Below is the tree map on domestic passenger traffic by terminal in 2017.

data %>%
  filter(isDomestic, !is.na(code) & year == 2017) %>%
  group_by(terminal, airline, code) %>%
  summarise(all_pax = sum(pax)) %>%
  ggplot(aes(area = all_pax, fill = terminal, label = code, group = airline)) +
  geom_treemap() +
  geom_treemap_text(colour = "white", place = "centre") +
  scale_fill_brewer(name = "Terminal", palette = "Set2") +
  ggtitle("Domestic Passengers Count by Airline and Terminal") +
  format_title +
  format_legend_title

pax_terminal <- data %>% filter(isDomestic & year == 2017 & terminal != "other") %>%
                  group_by(terminal) %>%
                  summarise(sumpax = sum(pax)) %>%
                  mutate(prct_pax = sumpax/sum(sumpax)) %>%
                  arrange(desc(prct_pax))

As we can see from the tree map: United Airlines is assigned to dock at T3, although some United Airlines flights dock at IT. Delta Airlines, Southwest Airlines, Frontier Airlines and some American Airlines flights were assigned T1. T2 serves the flights of Alaska Airlines, Virgin Airlines, and the remaining American Airlines flights. Due to the limited capacity of T1, T2, T3, the remaining domestic carriers with less flight frequency from/to SFO, including Hawaiian Airlines, Jetblue Airways, Sun Country Airlines, and some Alaska Airlines flights, are forced to dock at IT even though they are domestic flights.

About 47.88% passengers traveled via Terminal 3 in 2017, which makes Terminal 3 the busiest terminal in SFO, followed by Terminal 1 with 23.64% of the domestic passengers. The remaining domestic passenger traveled in Terminal 2 and International contributed 20.7% and 7.77% to the domestic passenger traffic, respectively.

Almost half of the domestic passengers in 2017 traveled with United Airlines which makes up the largest share of the domestic flight market, followed by the major domestic airlines includes American Airlines, Alaska Airlines, Delta Airlines, Virgin America, and the low cost carrier giant Southwest Airlines.

VI. Airlines

United Airlines is the largest carrier in SFO in terms of passengers traffic in 2017, both in domestic or international flights. Since United Airlines designates SFO as one of their hubs, United Airlines has assigned a lot of flights fly in and out from SFO. In United Airlines’ perspective, SFO is the 5th largest hub measured by number of flights, and the primary hub on the West Coast.
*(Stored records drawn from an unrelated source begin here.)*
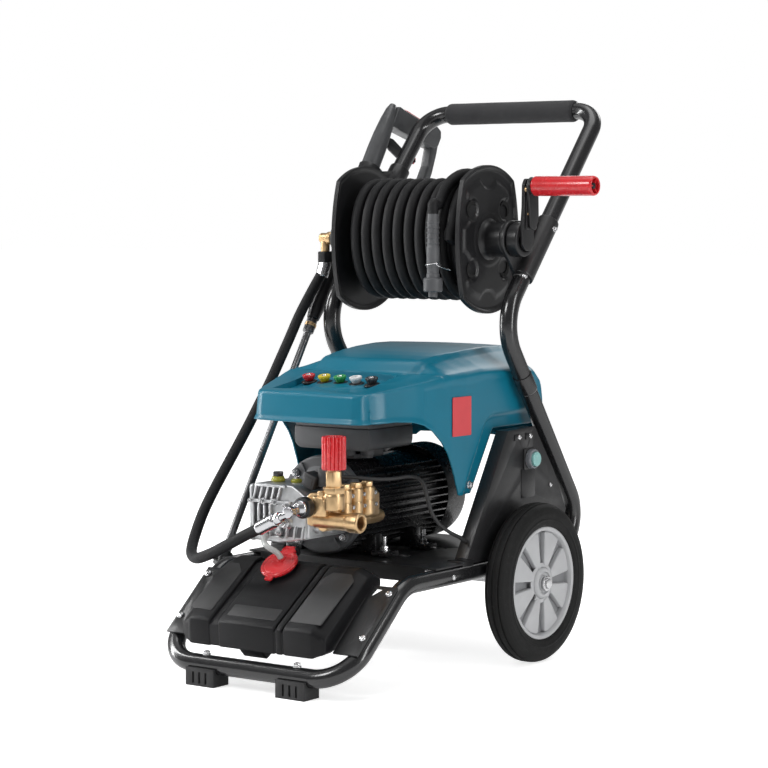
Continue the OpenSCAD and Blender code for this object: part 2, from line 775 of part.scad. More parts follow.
module tank_cap() {
    color(red) on_cap() {
        difference() {
            union() {
                translate([0, 0, 0.3]) cylinder(r = 30, h = 7);
                translate([-6, -36, 0.3]) cube([12, 10, 4]);
                translate([-9, 27, 0.3]) cube([18, hinge_at.x - 27, 7.4]);
                translate([-9, hinge_at.x, hinge_at.y]) rotate([0, 90, 0]) cylinder(r = 3.7, h = 18);
            }
            translate([0, 8, -1]) cylinder(r = 5.2, h = 12);
            translate([-10, hinge_at.x, hinge_at.y]) rotate([0, 90, 0])
                cylinder(r = hinge_r + fit, h = 20);
        }
    }
}

suction_route = [[-58, -337, 214], [-55, -346, 211], [-49, -354, 207], [-41, -359, 203],
    [-32, -361, 199], [-25, -359, 196], [-21, -355, 191], [-20, -350, 184], [-20, -345, 177],
    [-20, -340, 169], [-20, -335, 161]];
module suction_tube() { color([0.62, 0.63, 0.62]) swept_tube(suction_route, 9, 10); }

// ---- hose reel ----
reel_y = -1;
axis_tilt = [0, 90, 0];
journal_r = 20;
bracket_x = [161, 169];
clamp_d = 2 * tube_r + 7;
tube_dir = unit(handle_corner - shoulder);
// The handle tube's point at a height
function tube_at(z) = shoulder + tube_dir * ((z - shoulder.z) / tube_dir.z);

// Outline that is round at the top and bottom and flatter front and back
module oval(r, half_w, side_r) {
    intersection() {
        circle(r = r, $fn = 96);
        translate([side_r - half_w, 0]) circle(r = side_r, $fn = 180);
        translate([half_w - side_r, 0]) circle(r = side_r, $fn = 180);
    }
}

// Draws a YZ outline, centred on the reel's axis, from x to x + thick
module reel_slab(x, thick) {
    translate([0, reel_y, reel_z]) side_sheet(x, thick) children();
}

module reel_brackets() {
    low = tube_at(600);
    high = tube_at(688);
    color(black) both_sides() difference() {
        union() {
            reel_slab(bracket_x[0], bracket_x[1] - bracket_x[0]) {
                circle(r = 30);
                polygon([[-20, -22], [low.y - reel_y - 4, low.z - reel_z - 6],
                    [high.y - reel_y + 4, high.z - reel_z + 2], [4, 30]]);
            }
            bar(low, high, clamp_d);
        }
        bar(low - 20 * tube_dir, high + 20 * tube_dir, tube_d + 0.1);
        translate([0, reel_y, reel_z]) rotate(axis_tilt) cylinder(r = journal_r + fit, h = 200);
    }
}

swivel_x = 200;
module hose_swivel() {
    color(brass) {
        translate([-swivel_x - 10, reel_y, reel_z]) rotate(axis_tilt) cylinder(r = 11, h = 26);
        translate([-184, reel_y, reel_z]) rotate(axis_tilt) cylinder(r = 6, h = 30);
        translate([-swivel_x, reel_y, 638.2]) cylinder(r = 8, h = 22);
    }
    color(black) translate([-swivel_x, reel_y, 620]) cylinder(r = 14, h = 18, $fn = 6);
    color(steel) bar(hose_end, [-swivel_x, reel_y, 621.5], 21);
}

module reel_flanges() {
    thick = 8;
    color(black) both_sides() {
        difference() {
            union() {
                reel_slab(flange_x - thick, thick) oval(flange_r, 86, 319);
                translate([flange_x, reel_y, reel_z]) rotate(axis_tilt)
                    cylinder(r = 27.5, h = bracket_x[0] - flange_x - 0.4);
                translate([flange_x, reel_y, reel_z]) rotate(axis_tilt)
                    cylinder(r = journal_r, h = 170 - flange_x);
            }
            translate([0, reel_y, reel_z]) rotate(axis_tilt) cylinder(r = 12, h = 220);
            for (a = [45:90:315]) reel_slab(flange_x - thick - 1, thick + 2)
                rotate(a) translate([66, 0]) intersection() {
                    circle(r = 13);
                    translate([9, 0]) circle(r = 13);
                }
        }
    }
}

drum_r = 62;
module reel_drum() {
    color(dark) reel_slab(-flange_x + 8.2, 2 * flange_x - 16.4) difference() {
        oval(drum_r, 44, 120);
        oval(drum_r - 3, 41, 117);
    }
}

module reel_hose() {
    color(black) reel_slab(-flange_x + 9, 2 * flange_x - 18) difference() {
        oval(coil_r, coil_w, 150);
        oval(drum_r + 0.3, 44.3, 120.3);
    }
}

fitting_at = [76, -88, 571];
module hose_end_fitting() {
    color([0.25, 0.25, 0.27]) translate(fitting_at) {
        cylinder(r = 7, h = 8);
        translate([0, 0, 8]) cylinder(r = 15, h = 22);
        translate([0, 0, 30]) cylinder(r = 10, h = 50);
        translate([0, 0, 80]) cylinder(r = 8.5, h = 50);
    }
}

crank_z = 743;
arm_x = [190.5, 203];
module crank_arm() {
    color(black) difference() {
        union() {
            translate([170.2, reel_y, reel_z]) rotate(axis_tilt) cylinder(r = 27, h = 20.3);
            reel_slab(arm_x[0], arm_x[1] - arm_x[0]) {
                circle(r = 17);
                polygon([[-17, 0], [-13, crank_z - reel_z], [13, crank_z - reel_z], [17, 0]]);
                translate([0, crank_z - reel_z]) circle(r = 13);
            }
            translate([arm_x[1], reel_y, crank_z]) rotate(axis_tilt) cylinder(r = 5, h = 112);
        }
        translate([182, reel_y, reel_z]) rotate(axis_tilt) cylinder(r = 9, h = 40);
        translate([165, reel_y, reel_z]) rotate(axis_tilt) cylinder(r = 12, h = 12);
    }
}

module crank_grip() {
    color(red) translate([arm_x[1] + 4, reel_y, crank_z]) rotate(axis_tilt) difference() {
        cylinder(r = 15.5, h = 110);
        translate([0, 0, -1]) cylinder(r = 5 + fit, h = 109.5);
    }
}

// ---- supply hose, from the pump's outlet to the reel's swivel ----
hose_end = [-201, -6, 606];
hose_route = [hose_start, [-43, -402, 224], [-65, -402, 213], [-87, -402, 202],
    [-108, -400, 192], [-129, -396, 184], [-149, -389, 178], [-168, -378, 177],
    [-184, -364, 182], [-197, -345, 193], [-207, -323, 211], [-214, -299, 235],
    [-219, -269, 264], [-222, -237, 295], [-224, -204, 328], [-225, -174, 360],
    [-225, -146, 393], [-224, -119, 427], [-223, -94, 462], [-220, -72, 497],
    [-216, -52, 532], [-210, -31, 566], hose_end];

// Unit tangent, and a sideways direction that stays level, at point i
function tangent(p, i) = unit(p[min(i + 1, len(p) - 1)] - p[max(i - 1, 0)]);
function level(t) = unit(cross([0.35, 0.9, 0.2], t));
function ring(c, t, r, n) = [for (k = [0:n - 1])
    c + r * (cos(360 * k / n) * level(t) + sin(360 * k / n) * cross(t, level(t)))];
module swept_tube(points, d, sides) {
    last = len(points) - 1;
    rings = [for (i = [0:last]) each ring(points[i], tangent(points, i), d / 2, sides)];
    walls = [for (i = [0:last - 1]) for (k = [0:sides - 1]) let (n = (k + 1) % sides)
        each [[i * sides + k, (i + 1) * sides + n, i * sides + n],
              [i * sides + k, (i + 1) * sides + k, (i + 1) * sides + n]]];
    start = [[for (k = [0:sides - 1]) k]];
    end = [[for (k = [sides - 1:-1:0]) last * sides + k]];
    polyhedron(rings, concat(start, walls, end));
}

module supply_hose() { color(black) swept_tube(hose_route, hose_d, 12); }

// ---- spray gun and lance ----
// Draws its children with +Z up along the lance and +Y away from the trigger hand
module on_gun() {
    translate([-gun_x, -244, 182]) rotate([gun_slope - 90, 0, 0]) children();
}

// A flat outline in the gun's plane: x across the gun, y along it
module gun_slab(thick) {
    translate([-thick / 2, 0, 0]) rotate([90, 0, 90]) linear_extrude(thick) children();
}

module gun_body() {
    color(dark) on_gun() difference() {
        union() {
            translate([0, 0, 560]) cylinder(r = 14, h = 20);
            translate([0, 0, 580]) cylinder(r1 = 14, r2 = 16, h = 90);
            translate([0, 0, 670]) cylinder(r = 16, h = 90);
            translate([0, 0, 760]) cylinder(r1 = 16, r2 = 10, h = 74);
            gun_slab(26) polygon([[4, 796], [26, 800], [70, 812], [116, 830], [136, 838],
                [132, 868], [112, 866], [66, 848], [20, 836], [2, 834]]);
            gun_slab(18) polygon([[112, 866], [136, 866], [150, 800], [152, 740], [132, 690],
                [90, 660], [10, 640], [10, 656], [84, 674], [118, 700], [134, 744], [134, 796]]);
        }
        translate([0, 0, 550]) cylinder(r = 6, h = 40);
        gun_slab(6) polygon([[2, 700], [60, 700], [60, 782], [2, 782]]);
    }
    color(dark) on_gun() translate([-7, trigger_pin.x, trigger_pin.y]) rotate([0, 90, 0])
        cylinder(r = pin_r, h = 14);
}

trigger_pin = [9, 770];
pin_r = 2;
module gun_trigger() {
    color(black) on_gun() difference() {
        union() {
            gun_slab(5) polygon([[trigger_pin.x, trigger_pin.y - 4.5], [trigger_pin.x,
                trigger_pin.y + 4.5], [30, 784], [62, 784], [100, 794], [108, 786], [100, 776],
                [62, 762], [30, 760]]);
            translate([-2.5, trigger_pin.x, trigger_pin.y]) rotate([0, 90, 0])
                cylinder(r = 4.5, h = 5);
        }
        translate([-5, trigger_pin.x, trigger_pin.y]) rotate([0, 90, 0])
            cylinder(r = pin_r + fit, h = 10);
    }
}

module lance_tube() {
    color(steel) on_gun() {
        cylinder(r = 6, h = 396);
        translate([0, 0, -34]) difference() {
            cylinder(r = 9, h = 34);
            translate([0, 0, -1]) cylinder(r = tip_r + 0.1, h = 14);
        }
        translate([0, 0, 382]) cylinder(r = 9.5, h = 26, $fn = 6);
    }
}

module lance_grip() {
    color(black) on_gun() {
        translate([0, 0, 408.2]) cylinder(r1 = 10, r2 = 12.5, h = 18);
        translate([0, 0, 426]) cylinder(r = 12.5, h = 108);
        translate([0, 0, 534]) cylinder(r = 11, h = 26);
    }
}

cradle_u = 684;
module gun_holder() {
    clip_low = tube_at(748);
    clip_high = tube_at(774);
    low = [-clip_low.x, clip_low.y, clip_low.z];
    high = [-clip_high.x, clip_high.y, clip_high.z];
    color(black) difference() {
        union() {
            bar(low, high, clamp_d);
            on_gun() translate([0, 0, cradle_u]) cylinder(r = 19.6, h = 22);
            on_gun() translate([4, 12, cradle_u]) cube([36, 12, 22]);
        }
        bar(low - 20 * tube_dir, high + 20 * tube_dir, tube_d + 0.1);
        on_gun() translate([0, 0, 560]) cylinder(r = 16.5, h = 240);
        on_gun() translate([-40, -16.5, cradle_u - 30]) cube([40, 33, 90]);
    }
    color(black) difference() {
        union() {
            on_gun() translate([0, 0, -40]) cylinder(r = 13, h = 22);
            translate([-198, -272, 150]) cube([12.4, 30, 12]);
        }
        on_gun() translate([0, 0, -34.2]) cylinder(r = 9.6, h = 400);
        on_gun() translate([-40, -9.6, -34.2]) cube([40, 19.2, 100]);
        translate([-tube_x, -200, rail_z]) rotate([90, 0, 0]) cylinder(r = tube_r + 0.05, h = 200);
    }
}

// ---- switch and cable ----
module switch_base() {
    color([0.35, 0.36, 0.38]) translate([side_face, button_at.x, button_at.y]) {
        rotate([0, 90, 0]) difference() {
            union() {
                translate([0, 0, 2.2]) cylinder(r = 15.5, h = 10);
                translate([0, 0, -22]) cylinder(r = 11, h = 26);
            }
            translate([0, 0, -18]) cylinder(r = 8, h = 40);
            translate([0, 0, 7]) cylinder(r = 12, h = 10);
        }
        translate([0.1, -17, -17]) difference() {
            cube([2, 34, 34]);
            translate([-1, 17, 17]) rotate([0, 90, 0]) cylinder(r = 11.1, h = 10);
        }
    }
}

module start_button() {
    color([0.35, 0.62, 0.60]) translate([side_face, button_at.x, button_at.y])
        rotate([0, 90, 0]) {
            translate([0, 0, -8]) cylinder(r = 8 - 0.1, h = 19);
            translate([0, 0, 10.5]) cylinder(r = 11.8, h = 6);
        }
}

cable_route = [[42, -290, 306], [56, -284, 306], [72, -268, 304], [88, -246, 301],
    [100, -224, 301], [112, -207, 303], [125, -199, 301], [136, -198, 291], [143, -199, 272],
    [150, -198, 251], [158, -189, 232], [164, -169, 218], [167, -149, 209], [168, -131, 200]];
module motor_cable() { color(black) swept_tube(cable_route, 6, 8); }

stand() front_frame();
stand() rear_tubes();
stand() handle_tube();
stand() handle_grip();
stand() frame_brackets();
stand() frame_bolts();
stand() front_feet();
stand() base_plate();
stand() side_plate_left();
stand() side_plate_right();
stand() axle();
stand() tyre_left();
stand() rim_left();
stand() tyre_right();
stand() rim_right();
stand() motor_housing();
stand() motor_end_bell();
stand() fan_cowl();
stand() terminal_box();
stand() motor_stator();
stand() motor_rotor();
stand() pump_crankcase();
stand() pump_rear_cover();
stand() pump_crankshaft();
stand() pump_plungers();
stand() pump_head();
stand() head_bolts();
stand() oil_cap();
stand() unloader_body();
stand() unloader_knob();
stand() outlet_collar();
stand() outlet_elbow();
stand() pressure_switch();
stand() hood();
stand() nozzle_seats();
stand() nozzle_red();
stand() nozzle_yellow();
stand() nozzle_green();
stand() nozzle_white();
stand() nozzle_black();
stand() detergent_tank();
stand() tank_cap();
stand() suction_tube();
stand() reel_brackets();
stand() hose_swivel();
stand() reel_flanges();
stand() reel_drum();
stand() reel_hose();
stand() hose_end_fitting();
stand() crank_arm();
stand() crank_grip();
stand() supply_hose();
stand() gun_body();
stand() gun_trigger();
stand() lance_tube();
stand() lance_grip();
stand() gun_holder();
stand() start_button();
stand() switch_base();
stand() motor_cable();
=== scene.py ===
"""The looks of an electric pressure washer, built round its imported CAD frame.

Shapes are worked out in millimetres in the machine's own axes, with the wheel axle over the
origin, as the CAD source draws them. place() turns such a point into a place in the frame.
"""
import json
import math
import random
import bmesh
import bpy
from mathutils import Matrix, Vector, noise

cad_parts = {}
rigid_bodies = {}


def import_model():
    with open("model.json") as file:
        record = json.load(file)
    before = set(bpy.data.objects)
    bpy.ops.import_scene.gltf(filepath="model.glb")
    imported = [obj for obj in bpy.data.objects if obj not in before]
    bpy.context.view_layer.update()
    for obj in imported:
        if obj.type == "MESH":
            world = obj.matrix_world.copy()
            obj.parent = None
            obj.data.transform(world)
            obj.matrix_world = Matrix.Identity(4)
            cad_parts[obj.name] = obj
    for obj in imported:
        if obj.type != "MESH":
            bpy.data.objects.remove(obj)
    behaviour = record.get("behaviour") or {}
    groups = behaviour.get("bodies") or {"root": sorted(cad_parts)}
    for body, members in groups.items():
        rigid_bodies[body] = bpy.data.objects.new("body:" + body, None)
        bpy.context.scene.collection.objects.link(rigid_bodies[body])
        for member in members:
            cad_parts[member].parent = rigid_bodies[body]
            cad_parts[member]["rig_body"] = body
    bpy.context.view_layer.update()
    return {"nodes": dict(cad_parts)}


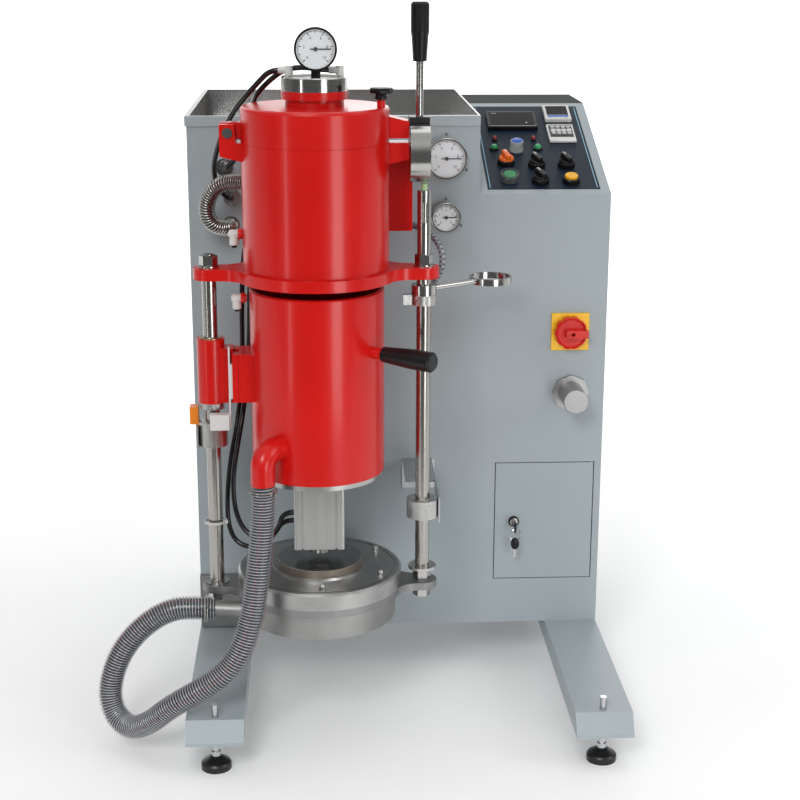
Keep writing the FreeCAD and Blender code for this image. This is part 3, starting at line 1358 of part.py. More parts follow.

United Airlines’ footstep in SFO can be traced back in 1937, United Airlines operated scheduled service between Los Angeles and New York in January 1937 after it was formed in 1934. Also, United Airlines has one of the largest single aircraft maintenance bases in SFO.

The below heat map show the passenger traffic between 2007 and 2017 for United Airlines:

data %>%
  filter(code == "UA") %>%
  group_by(month, year) %>%
  summarise(Passengers = sum(pax)) %>%
  ggplot(aes(x = factor(month, labels = month.abb), y = year)) +
  geom_tile(aes(fill = Passengers)) +
  scale_x_discrete(name = "Month") +
  scale_y_continuous(expand = c(0, 0),
    name = "Year", breaks = seq(min(data$year), max(data$year), by = 1)) +
  scale_fill_gradientn(colours = rev(heat.colors(10)), labels = comma) +
  theme_minimal() +
  ggtitle("United Airlines Passengers Count") +
  format_title +
  format_legend_title

The above heat map shows that the passenger traffic was relatively low by 2012. The passenger traffic jumped after 2012 and continued to grow. Also, we can confirm that there were more passengers travel by United Airlines in summer period as June, July, and August of every year tend to have a darker colored pattern compare to the months of the same years, which means United Airlines’ operation was very sensitive to seasonal effect.

Part 4: Conclusions and Future Analysis

In the report, we found out that the passenger traffic growth was continuous between 2006 and 2017 and we can expect this trend to continue. In this report, we found out 76.96% of the passengers are domestic travelers and most of the domestic travelers travel with United Airlines. There are increasingly more travelers who travel out of the United States by low cost carriers. The largest operator in SFO, United Airlines is very sensitive to seasonal effect. After we have received the result from the analysis, we can see that the tax revenue was spent reasonably on air travel infrastructure in San Francisco because the passenger traffic was growing between the time period, realizing the need for long-term investment in SFO to increase the capacity for passenger travel to serve more travelers in the future. At the same time, SFO administrative staffs can accommodate the short-term high demand on the airport service in the summer period, June, July, August after learning from the analysis.

However, the dataset we have for this report focus mainly on the passenger counts of region the flights fly to or from, there is no information on destination/origin cities and country, aircraft models. In this report, we are not able to trace any of destination/origin cities and country of the airlines. In the future, we would like to explore more on destination/origin cities and country and aircraft models each flight. Additionally, we are surprised on the passenger traffic of United Airlines continue to grow although the United Airlines’ reputation worsened in recent years. We would like to observe the passenger traffic change on United Airlines in the next few years if the reputation effect occurs.